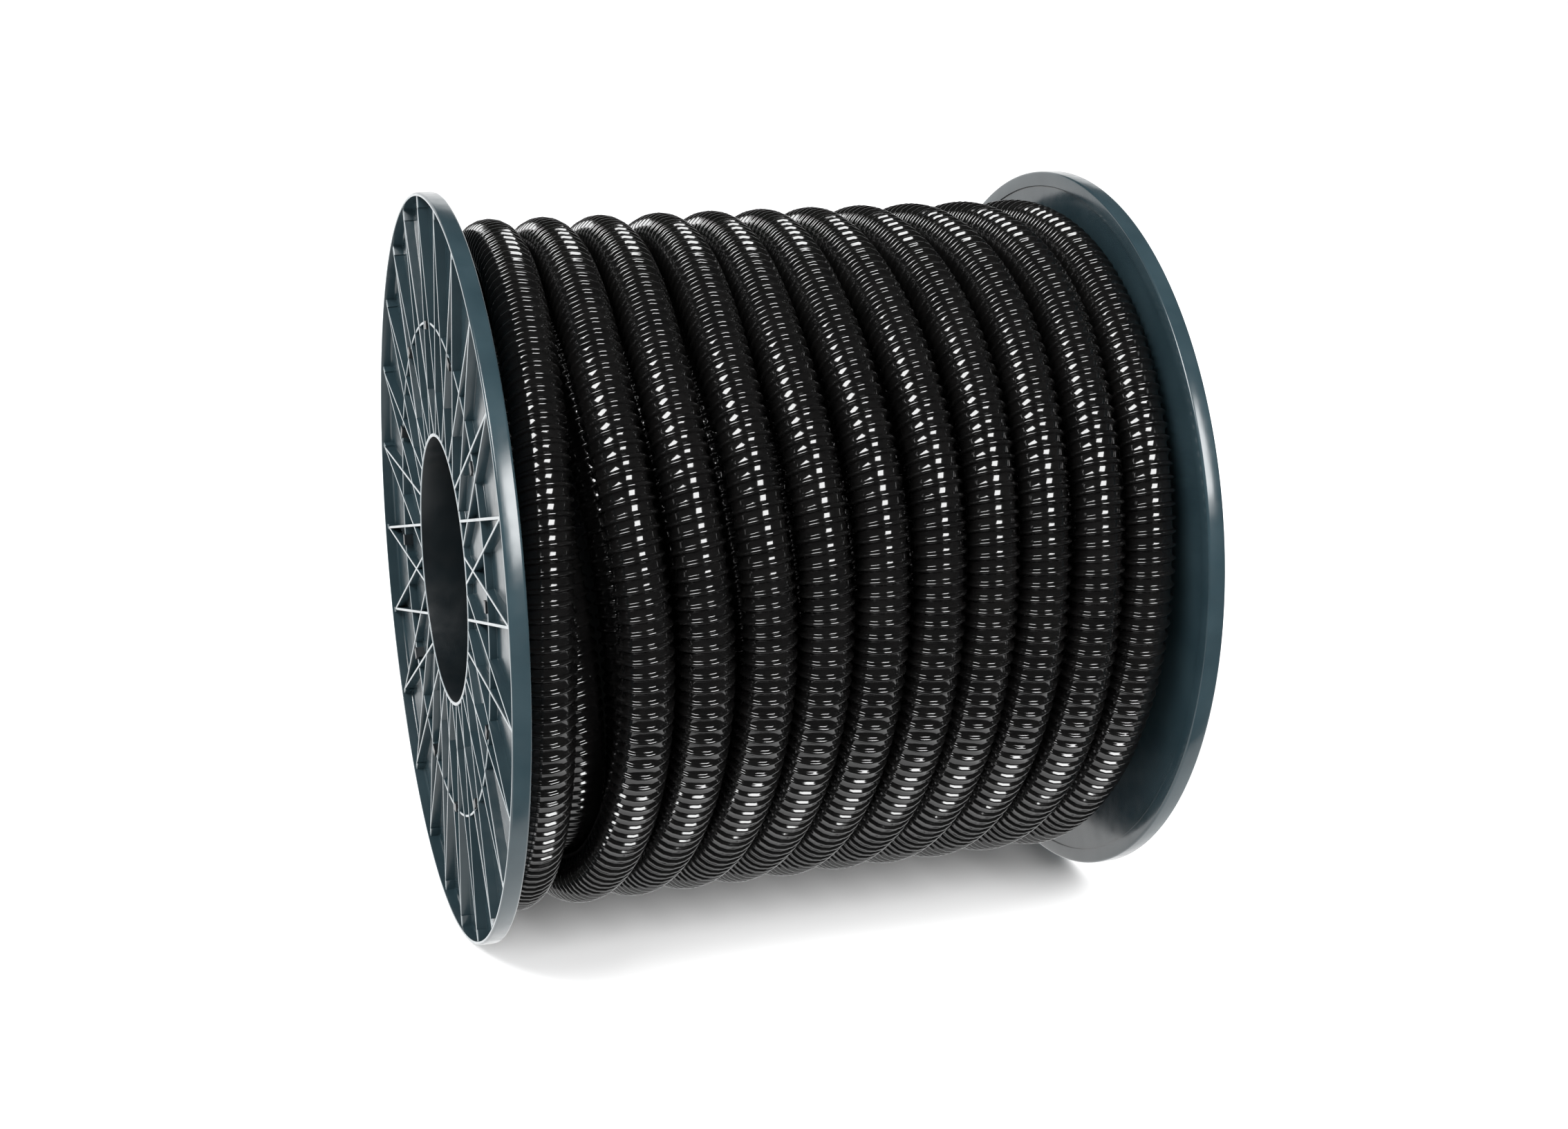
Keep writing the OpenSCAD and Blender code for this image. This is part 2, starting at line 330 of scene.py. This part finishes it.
def mixed_colour(nodes, links, amount, one, two):
    """A colour between two, by an amount that wanders."""
    mix = nodes.new("ShaderNodeMix")
    mix.data_type = "RGBA"
    mix.inputs["A"].default_value = (*one, 1)
    mix.inputs["B"].default_value = (*two, 1)
    links.new(amount, mix.inputs["Factor"])
    return mix.outputs["Result"]


def hose_rubber():
    """Glossy black, hardly mottled, with the slight waviness of an extruded skin."""
    material, nodes, links, surface, where = new_material("hose_gloss_black")
    fade = spread_by_noise(nodes, links, where, 0.02, 0.0, 1.0)
    links.new(mixed_colour(nodes, links, fade, (0.0018, 0.0018, 0.0018), (0.0032, 0.0031, 0.0030)),
              surface.inputs["Base Color"])
    links.new(spread_by_noise(nodes, links, where, 0.006, 0.07, 0.12), surface.inputs["Roughness"])
    surface.inputs["Specular IOR Level"].default_value = 0.6
    wavy = noise_bump(nodes, links, surface, where, 0.006, 0.00003, 1.0)
    noise_bump(nodes, links, surface, where, 0.0009, 0.000002, 2.0, wavy)
    return material


hose.data.materials.append(hose_rubber())
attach(hose, "root")
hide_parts("hose_inner_layer", "hose_outer_layer")
hose_line = along_hose(np.arange(0, HOSE_LENGTH, RIB_PITCH))[0]
hose_line = np.concatenate([hose_line, route[-1:]])

# ---------------------------------------------------------------- flanges
# Two identical flanges, injection moulded in slate blue-grey polypropylene and set end for end.
# Each is a thin web with a deep rim, 24 V ribs on its outer face and a ring around the spindle
# hole. Raised tops facing out get a lighter painted highlight; the collar's bore gets painted shade.
RIM_W, RIM_T = 0.014, 0.003
WEB_OUT, WEB_IN = 0.010, 0.0125
RIM_PAD_R = REEL_R - 0.012
HUB_R, HUB_T, HUB_TOP, COLLAR_END = 0.107, 0.003, 0.0045, 0.0425
SEAT_R, SEAT_T, SEAT_END = 0.1927, 0.003, 0.0215
HOOK_RING_R, HOOK_RING_T, HOOK_RING_TOP = BARREL_R, 0.0022, 0.0038
FILLET_STEPS = 4
DIVISIONS = 240
FIRST_DIVISION = 0.5
SLOT_ANGLE, SLOT_STEP, SLOT_HALF = 23, 30, 1.5
RIB_TIP_R, RIB_TIP_TOP = 0.289, 0.0018
RIB_COUNT, RIB_PHASE, RIB_SWING, RIB_W = 24, 8, 12.8, 0.0024
RIB_STATIONS, RIB_ROUND = 6, 0.0007
FOOT_SUNK, FOOT_HIGH, FOOT_OUT = 0.0003, 0.0008, 0.0005
# Faces this close to the outer face, and facing this far outward, get the painted highlight colour
HIGHLIGHT_DEPTH, HIGHLIGHT_FACING = HUB_TOP + 0.0006, 0.5
SHARP_ANGLE = 38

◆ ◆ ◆

Your objective
The required output is the exact run of lines from the beginning of the listing above to the line that contains "hose_line = np.concatenate([hose_line, route[-1:]])", inclusive of both.

Response below
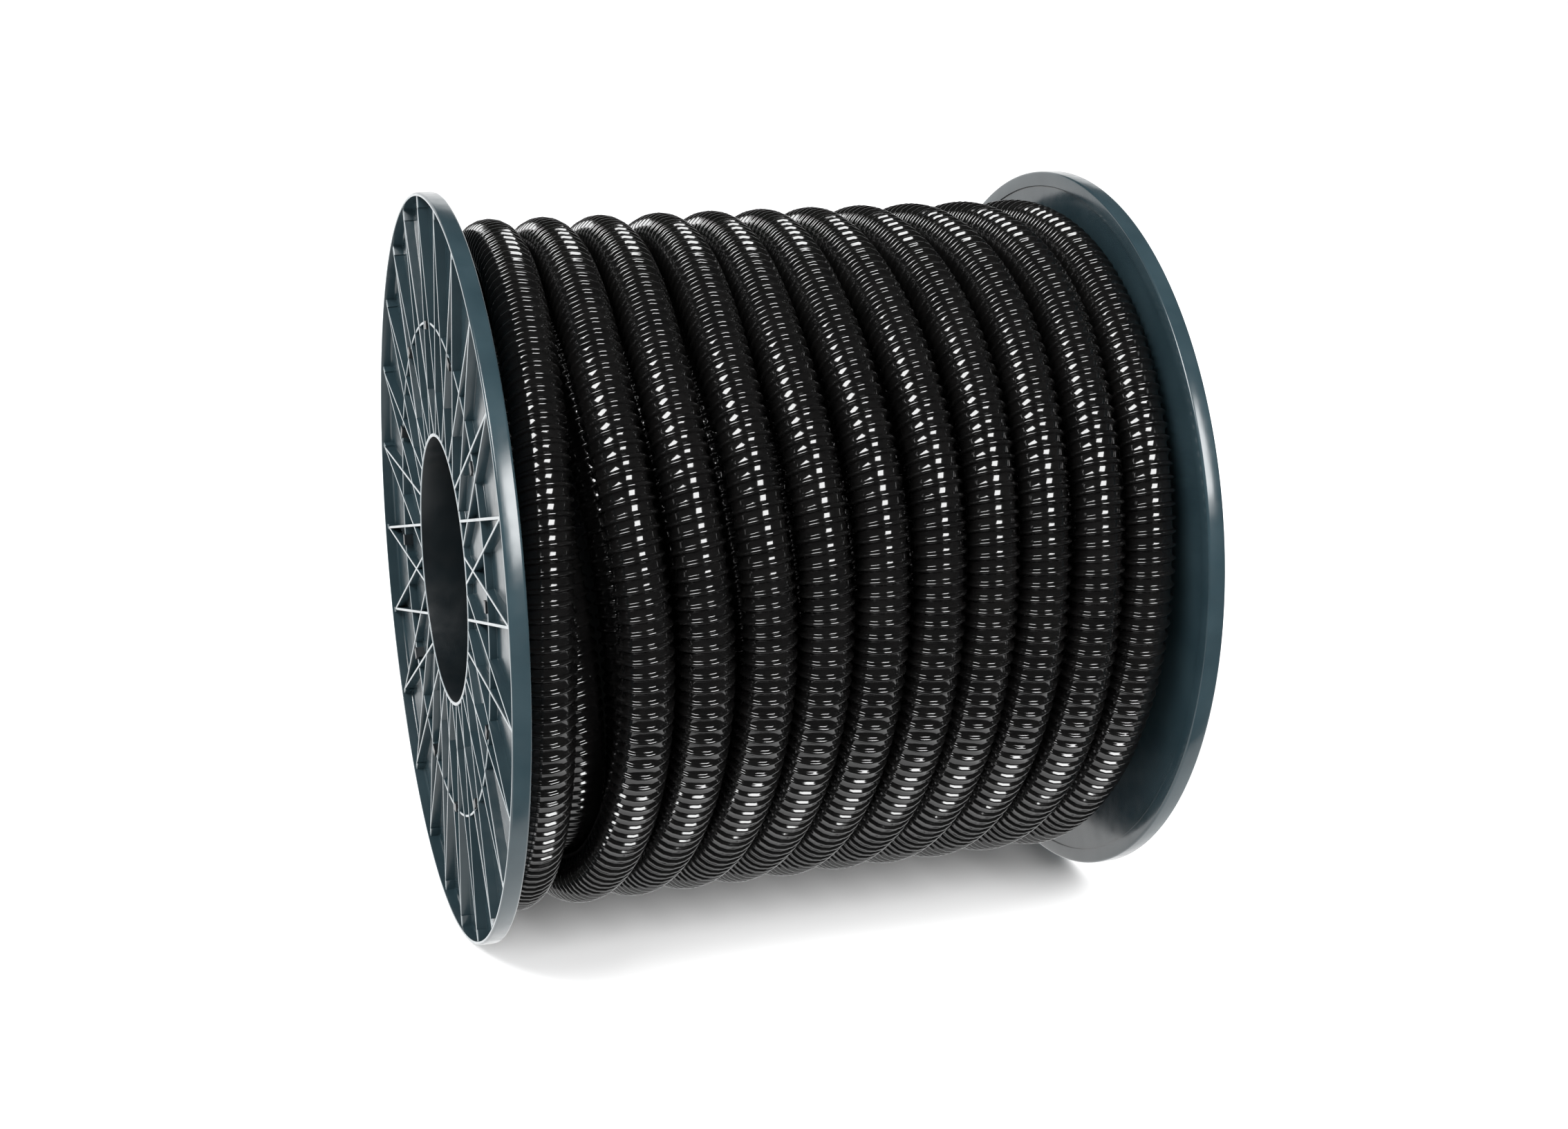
Keep writing the OpenSCAD and Blender code for this image. This is part 2, starting at line 330 of scene.py. This part finishes it.
def mixed_colour(nodes, links, amount, one, two):
    """A colour between two, by an amount that wanders."""
    mix = nodes.new("ShaderNodeMix")
    mix.data_type = "RGBA"
    mix.inputs["A"].default_value = (*one, 1)
    mix.inputs["B"].default_value = (*two, 1)
    links.new(amount, mix.inputs["Factor"])
    return mix.outputs["Result"]


def hose_rubber():
    """Glossy black, hardly mottled, with the slight waviness of an extruded skin."""
    material, nodes, links, surface, where = new_material("hose_gloss_black")
    fade = spread_by_noise(nodes, links, where, 0.02, 0.0, 1.0)
    links.new(mixed_colour(nodes, links, fade, (0.0018, 0.0018, 0.0018), (0.0032, 0.0031, 0.0030)),
              surface.inputs["Base Color"])
    links.new(spread_by_noise(nodes, links, where, 0.006, 0.07, 0.12), surface.inputs["Roughness"])
    surface.inputs["Specular IOR Level"].default_value = 0.6
    wavy = noise_bump(nodes, links, surface, where, 0.006, 0.00003, 1.0)
    noise_bump(nodes, links, surface, where, 0.0009, 0.000002, 2.0, wavy)
    return material


hose.data.materials.append(hose_rubber())
attach(hose, "root")
hide_parts("hose_inner_layer", "hose_outer_layer")
hose_line = along_hose(np.arange(0, HOSE_LENGTH, RIB_PITCH))[0]
hose_line = np.concatenate([hose_line, route[-1:]])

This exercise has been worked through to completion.